#### [Written task]
Retype word for word the lines lying between the line containing "const cap = new THREE.Group();" and the line containing "return low, high", together with those two lines themselves, and nothing besides.

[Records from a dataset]
========================
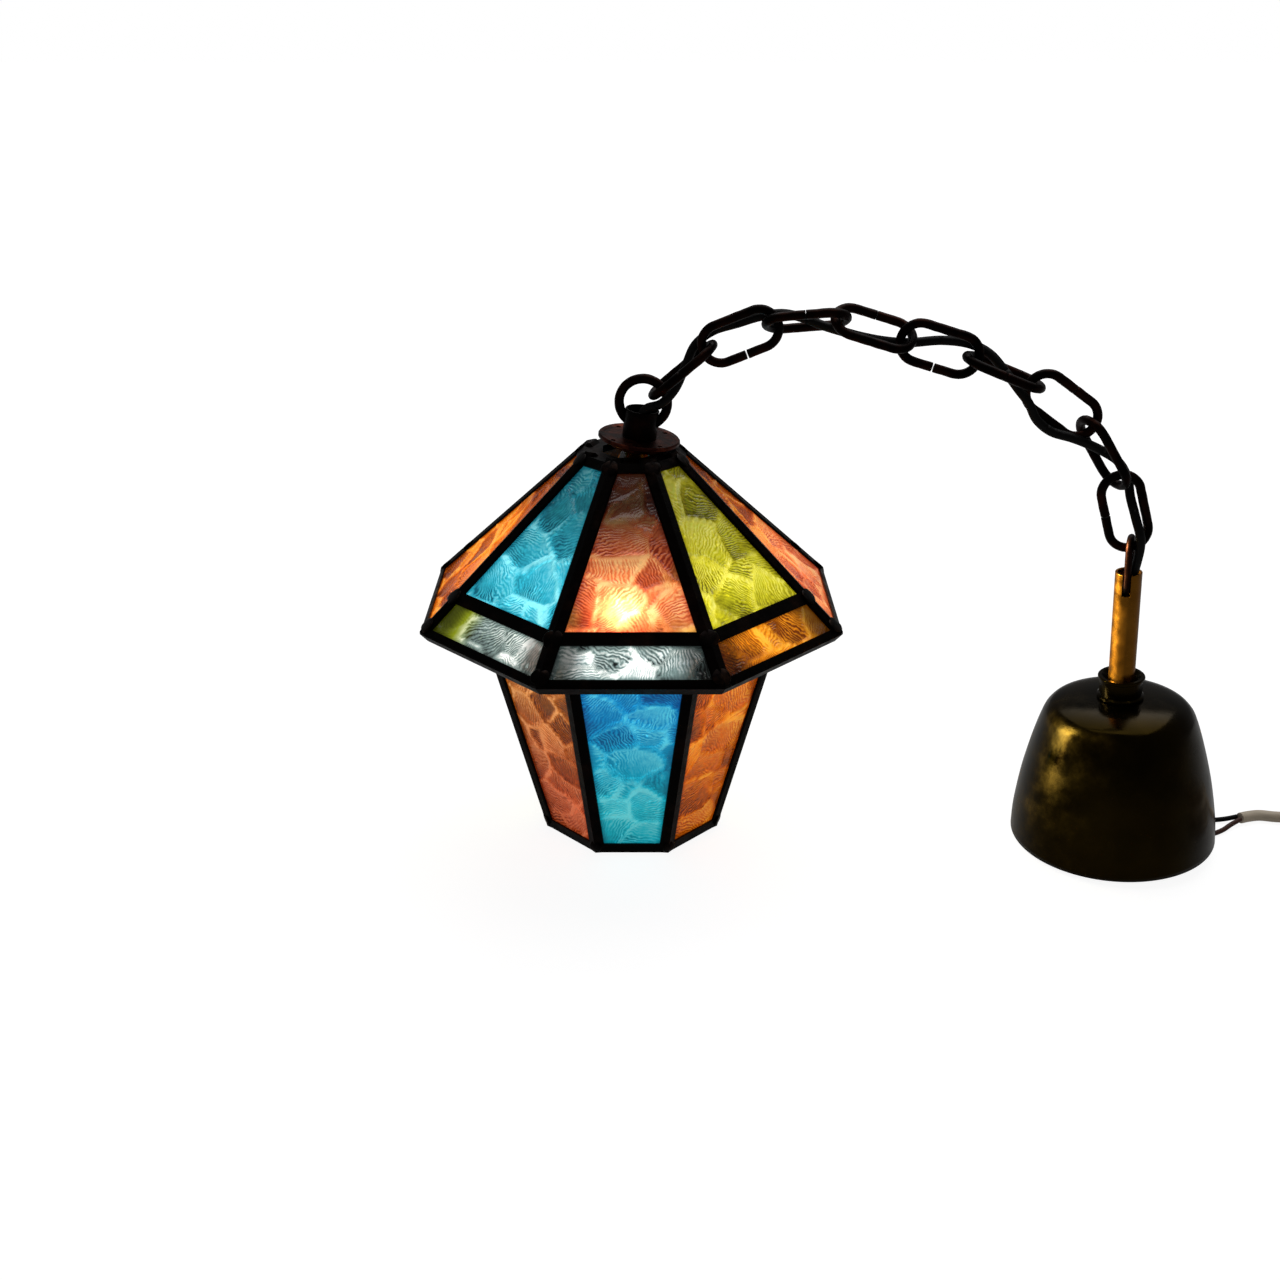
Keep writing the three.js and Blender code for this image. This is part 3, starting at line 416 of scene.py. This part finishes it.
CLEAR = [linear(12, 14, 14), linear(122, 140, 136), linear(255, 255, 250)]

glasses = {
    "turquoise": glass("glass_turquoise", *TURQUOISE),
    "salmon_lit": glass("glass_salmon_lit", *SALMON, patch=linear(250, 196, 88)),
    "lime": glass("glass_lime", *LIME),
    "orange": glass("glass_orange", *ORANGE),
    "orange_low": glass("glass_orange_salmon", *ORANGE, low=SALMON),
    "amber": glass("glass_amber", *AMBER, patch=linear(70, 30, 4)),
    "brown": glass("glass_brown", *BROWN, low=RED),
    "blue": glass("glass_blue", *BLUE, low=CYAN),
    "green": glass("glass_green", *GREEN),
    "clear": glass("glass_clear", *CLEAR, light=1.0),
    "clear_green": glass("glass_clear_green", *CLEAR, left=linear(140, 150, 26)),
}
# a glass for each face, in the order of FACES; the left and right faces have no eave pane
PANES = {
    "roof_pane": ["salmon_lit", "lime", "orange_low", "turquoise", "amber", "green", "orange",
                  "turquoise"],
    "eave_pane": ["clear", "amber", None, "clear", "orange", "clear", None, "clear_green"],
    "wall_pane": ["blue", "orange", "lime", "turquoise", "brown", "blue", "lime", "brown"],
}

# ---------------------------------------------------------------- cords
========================
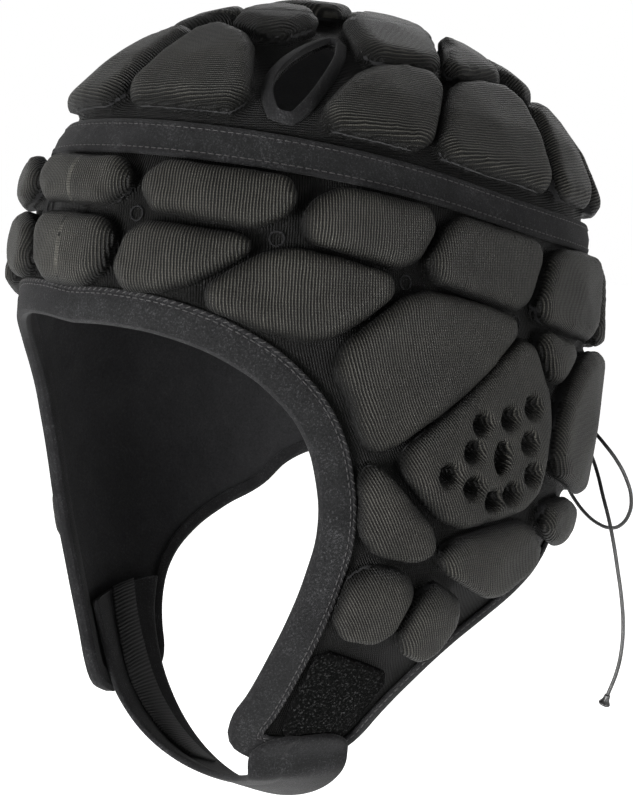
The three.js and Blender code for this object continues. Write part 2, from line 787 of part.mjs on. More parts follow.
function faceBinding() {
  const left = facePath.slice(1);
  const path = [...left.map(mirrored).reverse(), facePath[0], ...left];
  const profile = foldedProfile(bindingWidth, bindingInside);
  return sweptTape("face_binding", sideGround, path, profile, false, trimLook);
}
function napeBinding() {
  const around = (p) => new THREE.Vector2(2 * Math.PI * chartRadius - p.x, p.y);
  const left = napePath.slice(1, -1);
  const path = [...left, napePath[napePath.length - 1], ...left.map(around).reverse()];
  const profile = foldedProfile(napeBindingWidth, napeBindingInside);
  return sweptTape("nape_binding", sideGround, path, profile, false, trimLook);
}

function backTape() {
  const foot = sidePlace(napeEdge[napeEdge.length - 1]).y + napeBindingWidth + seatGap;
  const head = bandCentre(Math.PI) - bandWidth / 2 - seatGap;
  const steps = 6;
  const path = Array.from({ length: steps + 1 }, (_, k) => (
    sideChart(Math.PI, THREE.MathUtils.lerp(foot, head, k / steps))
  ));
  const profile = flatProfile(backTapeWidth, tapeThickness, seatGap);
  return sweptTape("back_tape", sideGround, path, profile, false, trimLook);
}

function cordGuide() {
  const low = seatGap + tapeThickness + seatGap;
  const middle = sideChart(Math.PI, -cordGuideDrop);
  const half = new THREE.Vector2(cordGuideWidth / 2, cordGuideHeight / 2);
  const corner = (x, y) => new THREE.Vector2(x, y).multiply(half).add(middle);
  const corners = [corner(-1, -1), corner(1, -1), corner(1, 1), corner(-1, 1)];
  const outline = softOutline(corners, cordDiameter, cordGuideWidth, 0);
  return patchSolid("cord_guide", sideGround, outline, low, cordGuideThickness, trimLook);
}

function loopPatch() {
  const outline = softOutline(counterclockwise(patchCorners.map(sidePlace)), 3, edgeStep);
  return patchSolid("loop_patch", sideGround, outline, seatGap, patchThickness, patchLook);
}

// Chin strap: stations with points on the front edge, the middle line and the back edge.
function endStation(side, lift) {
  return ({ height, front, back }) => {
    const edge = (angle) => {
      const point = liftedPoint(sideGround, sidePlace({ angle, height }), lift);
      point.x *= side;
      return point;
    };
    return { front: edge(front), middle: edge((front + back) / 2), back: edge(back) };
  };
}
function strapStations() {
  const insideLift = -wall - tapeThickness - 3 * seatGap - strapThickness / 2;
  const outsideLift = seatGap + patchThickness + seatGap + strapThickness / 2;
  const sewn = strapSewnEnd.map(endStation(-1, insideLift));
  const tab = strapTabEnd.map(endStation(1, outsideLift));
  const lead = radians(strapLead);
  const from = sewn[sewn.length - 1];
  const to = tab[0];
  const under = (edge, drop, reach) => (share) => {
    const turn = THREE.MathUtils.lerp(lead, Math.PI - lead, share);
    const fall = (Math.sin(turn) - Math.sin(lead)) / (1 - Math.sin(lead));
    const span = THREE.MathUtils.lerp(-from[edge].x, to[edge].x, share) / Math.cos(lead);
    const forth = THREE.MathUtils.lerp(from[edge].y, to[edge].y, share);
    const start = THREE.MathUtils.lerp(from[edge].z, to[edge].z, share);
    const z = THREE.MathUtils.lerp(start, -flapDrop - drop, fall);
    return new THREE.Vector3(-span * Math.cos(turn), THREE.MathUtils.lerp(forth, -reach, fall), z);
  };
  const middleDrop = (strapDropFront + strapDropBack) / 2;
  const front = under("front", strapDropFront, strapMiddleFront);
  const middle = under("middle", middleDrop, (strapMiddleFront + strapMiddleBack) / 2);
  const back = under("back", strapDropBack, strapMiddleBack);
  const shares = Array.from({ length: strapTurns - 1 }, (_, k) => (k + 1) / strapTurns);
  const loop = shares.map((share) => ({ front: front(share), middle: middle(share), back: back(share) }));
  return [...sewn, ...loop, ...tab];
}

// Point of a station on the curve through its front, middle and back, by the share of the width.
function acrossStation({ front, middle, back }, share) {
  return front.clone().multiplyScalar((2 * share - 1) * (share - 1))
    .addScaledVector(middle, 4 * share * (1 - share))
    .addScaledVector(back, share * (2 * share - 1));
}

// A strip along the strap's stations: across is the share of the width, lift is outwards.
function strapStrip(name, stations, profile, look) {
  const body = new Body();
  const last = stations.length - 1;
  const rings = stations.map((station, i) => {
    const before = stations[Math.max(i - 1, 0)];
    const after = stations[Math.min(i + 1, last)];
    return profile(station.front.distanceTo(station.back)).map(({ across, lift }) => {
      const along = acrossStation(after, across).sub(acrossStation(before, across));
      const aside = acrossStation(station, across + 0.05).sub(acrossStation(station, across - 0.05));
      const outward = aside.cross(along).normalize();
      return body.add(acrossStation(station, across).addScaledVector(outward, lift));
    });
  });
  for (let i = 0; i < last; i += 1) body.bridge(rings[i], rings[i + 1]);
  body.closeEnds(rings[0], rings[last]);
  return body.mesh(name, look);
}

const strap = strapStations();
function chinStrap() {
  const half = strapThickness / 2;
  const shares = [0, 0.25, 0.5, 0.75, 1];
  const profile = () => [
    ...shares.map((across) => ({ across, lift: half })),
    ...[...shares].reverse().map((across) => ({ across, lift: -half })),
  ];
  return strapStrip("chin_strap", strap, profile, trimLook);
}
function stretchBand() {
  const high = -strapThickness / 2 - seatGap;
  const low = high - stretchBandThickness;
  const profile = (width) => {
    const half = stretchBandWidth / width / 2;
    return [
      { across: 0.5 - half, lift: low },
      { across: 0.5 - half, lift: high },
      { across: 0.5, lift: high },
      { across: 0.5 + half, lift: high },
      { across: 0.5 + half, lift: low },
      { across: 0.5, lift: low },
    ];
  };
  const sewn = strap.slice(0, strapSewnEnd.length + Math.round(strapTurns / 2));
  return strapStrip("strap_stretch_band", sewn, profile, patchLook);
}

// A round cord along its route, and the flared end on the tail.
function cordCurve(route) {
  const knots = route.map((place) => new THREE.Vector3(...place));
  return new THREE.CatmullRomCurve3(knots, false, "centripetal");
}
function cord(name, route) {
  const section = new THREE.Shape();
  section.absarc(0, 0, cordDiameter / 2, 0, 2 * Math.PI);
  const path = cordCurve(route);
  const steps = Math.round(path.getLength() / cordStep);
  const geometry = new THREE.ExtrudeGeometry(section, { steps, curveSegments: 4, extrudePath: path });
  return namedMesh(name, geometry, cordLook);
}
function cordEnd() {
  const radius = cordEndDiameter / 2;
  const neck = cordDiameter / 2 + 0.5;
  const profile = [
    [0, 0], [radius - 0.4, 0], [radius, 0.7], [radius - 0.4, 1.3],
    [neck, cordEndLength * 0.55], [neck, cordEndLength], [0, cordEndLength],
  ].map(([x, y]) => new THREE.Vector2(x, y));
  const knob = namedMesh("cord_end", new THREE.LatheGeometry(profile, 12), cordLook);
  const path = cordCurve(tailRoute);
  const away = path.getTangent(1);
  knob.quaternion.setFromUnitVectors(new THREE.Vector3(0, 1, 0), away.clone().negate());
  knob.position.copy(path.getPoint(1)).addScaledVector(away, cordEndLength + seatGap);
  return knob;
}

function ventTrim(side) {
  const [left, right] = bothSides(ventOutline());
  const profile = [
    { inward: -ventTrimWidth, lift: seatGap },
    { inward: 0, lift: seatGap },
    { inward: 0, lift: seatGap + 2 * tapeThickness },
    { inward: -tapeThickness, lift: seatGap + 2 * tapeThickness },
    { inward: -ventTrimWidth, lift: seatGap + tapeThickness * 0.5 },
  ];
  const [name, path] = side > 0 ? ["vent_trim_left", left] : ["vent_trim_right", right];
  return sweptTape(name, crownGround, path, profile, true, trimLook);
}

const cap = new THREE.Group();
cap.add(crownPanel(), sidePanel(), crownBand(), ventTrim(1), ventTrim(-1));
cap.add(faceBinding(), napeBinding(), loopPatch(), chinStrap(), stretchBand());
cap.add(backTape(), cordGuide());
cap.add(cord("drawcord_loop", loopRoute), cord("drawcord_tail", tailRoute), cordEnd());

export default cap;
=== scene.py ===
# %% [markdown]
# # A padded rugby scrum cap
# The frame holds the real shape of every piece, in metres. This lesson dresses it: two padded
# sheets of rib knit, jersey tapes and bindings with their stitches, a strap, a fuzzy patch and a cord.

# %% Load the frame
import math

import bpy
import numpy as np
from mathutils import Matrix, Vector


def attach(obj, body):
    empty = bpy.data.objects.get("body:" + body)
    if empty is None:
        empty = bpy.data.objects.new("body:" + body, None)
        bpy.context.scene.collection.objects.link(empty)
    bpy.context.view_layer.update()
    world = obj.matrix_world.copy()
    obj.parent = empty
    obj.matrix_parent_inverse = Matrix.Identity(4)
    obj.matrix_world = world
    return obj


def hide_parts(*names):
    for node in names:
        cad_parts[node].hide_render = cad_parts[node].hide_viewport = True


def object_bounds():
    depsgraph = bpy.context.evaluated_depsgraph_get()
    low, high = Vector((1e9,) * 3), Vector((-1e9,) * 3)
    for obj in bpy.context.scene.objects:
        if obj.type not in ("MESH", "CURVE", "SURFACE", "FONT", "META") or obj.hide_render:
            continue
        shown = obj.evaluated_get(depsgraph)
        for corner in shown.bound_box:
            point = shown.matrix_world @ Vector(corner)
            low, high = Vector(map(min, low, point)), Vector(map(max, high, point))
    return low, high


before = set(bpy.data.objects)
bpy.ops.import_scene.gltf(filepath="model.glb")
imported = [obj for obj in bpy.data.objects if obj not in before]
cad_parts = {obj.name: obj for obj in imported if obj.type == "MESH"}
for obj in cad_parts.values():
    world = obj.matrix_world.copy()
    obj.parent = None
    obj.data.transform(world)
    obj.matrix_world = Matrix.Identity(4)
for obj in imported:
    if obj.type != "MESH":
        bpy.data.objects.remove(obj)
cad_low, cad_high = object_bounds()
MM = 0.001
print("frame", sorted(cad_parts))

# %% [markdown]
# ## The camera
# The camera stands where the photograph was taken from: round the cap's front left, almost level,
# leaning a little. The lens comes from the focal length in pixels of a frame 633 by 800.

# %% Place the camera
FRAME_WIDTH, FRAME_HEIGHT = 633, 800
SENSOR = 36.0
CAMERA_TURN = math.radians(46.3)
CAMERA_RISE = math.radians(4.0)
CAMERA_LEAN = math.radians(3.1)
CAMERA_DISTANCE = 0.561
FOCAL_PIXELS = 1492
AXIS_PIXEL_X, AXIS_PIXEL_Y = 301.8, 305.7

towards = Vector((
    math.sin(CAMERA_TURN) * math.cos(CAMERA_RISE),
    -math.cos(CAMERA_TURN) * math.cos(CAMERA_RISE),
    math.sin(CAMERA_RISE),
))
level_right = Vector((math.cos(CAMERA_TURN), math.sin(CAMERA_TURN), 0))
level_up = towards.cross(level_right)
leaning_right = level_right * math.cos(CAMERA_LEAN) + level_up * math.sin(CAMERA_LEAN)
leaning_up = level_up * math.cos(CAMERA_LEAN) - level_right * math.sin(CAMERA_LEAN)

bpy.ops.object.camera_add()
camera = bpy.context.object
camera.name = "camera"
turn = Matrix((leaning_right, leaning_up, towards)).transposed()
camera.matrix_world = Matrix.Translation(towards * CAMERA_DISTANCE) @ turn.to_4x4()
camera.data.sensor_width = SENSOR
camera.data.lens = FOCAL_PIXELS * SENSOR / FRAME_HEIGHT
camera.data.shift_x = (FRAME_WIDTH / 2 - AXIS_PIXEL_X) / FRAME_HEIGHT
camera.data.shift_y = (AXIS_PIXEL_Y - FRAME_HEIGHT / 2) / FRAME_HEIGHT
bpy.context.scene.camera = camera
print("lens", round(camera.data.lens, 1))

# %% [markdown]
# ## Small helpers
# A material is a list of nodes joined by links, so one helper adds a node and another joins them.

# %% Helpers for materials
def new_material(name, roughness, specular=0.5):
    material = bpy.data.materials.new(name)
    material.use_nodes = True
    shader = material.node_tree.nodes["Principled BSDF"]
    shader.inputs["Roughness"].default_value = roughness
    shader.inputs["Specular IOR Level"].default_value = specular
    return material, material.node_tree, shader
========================
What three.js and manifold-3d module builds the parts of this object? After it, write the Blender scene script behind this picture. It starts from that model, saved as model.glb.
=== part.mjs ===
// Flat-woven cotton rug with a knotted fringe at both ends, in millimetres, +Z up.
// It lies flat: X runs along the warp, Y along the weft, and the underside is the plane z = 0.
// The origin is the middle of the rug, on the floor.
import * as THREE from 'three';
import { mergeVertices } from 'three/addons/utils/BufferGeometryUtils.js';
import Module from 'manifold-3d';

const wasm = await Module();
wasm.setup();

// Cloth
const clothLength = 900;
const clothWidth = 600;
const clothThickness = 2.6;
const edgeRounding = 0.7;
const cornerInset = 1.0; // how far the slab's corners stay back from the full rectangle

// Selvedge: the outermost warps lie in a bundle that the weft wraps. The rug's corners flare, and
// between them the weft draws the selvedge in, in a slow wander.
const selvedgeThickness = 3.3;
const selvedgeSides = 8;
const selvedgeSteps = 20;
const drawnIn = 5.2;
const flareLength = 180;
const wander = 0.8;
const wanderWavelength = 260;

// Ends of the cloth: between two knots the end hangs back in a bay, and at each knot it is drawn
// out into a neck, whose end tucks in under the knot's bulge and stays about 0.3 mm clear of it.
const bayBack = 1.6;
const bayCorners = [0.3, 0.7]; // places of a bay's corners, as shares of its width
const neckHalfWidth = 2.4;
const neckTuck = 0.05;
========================
#### [Answer to this problem]
const cap = new THREE.Group();
cap.add(crownPanel(), sidePanel(), crownBand(), ventTrim(1), ventTrim(-1));
cap.add(faceBinding(), napeBinding(), loopPatch(), chinStrap(), stretchBand());
cap.add(backTape(), cordGuide());
cap.add(cord("drawcord_loop", loopRoute), cord("drawcord_tail", tailRoute), cordEnd());

export default cap;
=== scene.py ===
# %% [markdown]
# # A padded rugby scrum cap
# The frame holds the real shape of every piece, in metres. This lesson dresses it: two padded
# sheets of rib knit, jersey tapes and bindings with their stitches, a strap, a fuzzy patch and a cord.

# %% Load the frame
import math

import bpy
import numpy as np
from mathutils import Matrix, Vector


def attach(obj, body):
    empty = bpy.data.objects.get("body:" + body)
    if empty is None:
        empty = bpy.data.objects.new("body:" + body, None)
        bpy.context.scene.collection.objects.link(empty)
    bpy.context.view_layer.update()
    world = obj.matrix_world.copy()
    obj.parent = empty
    obj.matrix_parent_inverse = Matrix.Identity(4)
    obj.matrix_world = world
    return obj


def hide_parts(*names):
    for node in names:
        cad_parts[node].hide_render = cad_parts[node].hide_viewport = True


def object_bounds():
    depsgraph = bpy.context.evaluated_depsgraph_get()
    low, high = Vector((1e9,) * 3), Vector((-1e9,) * 3)
    for obj in bpy.context.scene.objects:
        if obj.type not in ("MESH", "CURVE", "SURFACE", "FONT", "META") or obj.hide_render:
            continue
        shown = obj.evaluated_get(depsgraph)
        for corner in shown.bound_box:
            point = shown.matrix_world @ Vector(corner)
            low, high = Vector(map(min, low, point)), Vector(map(max, high, point))
    return low, high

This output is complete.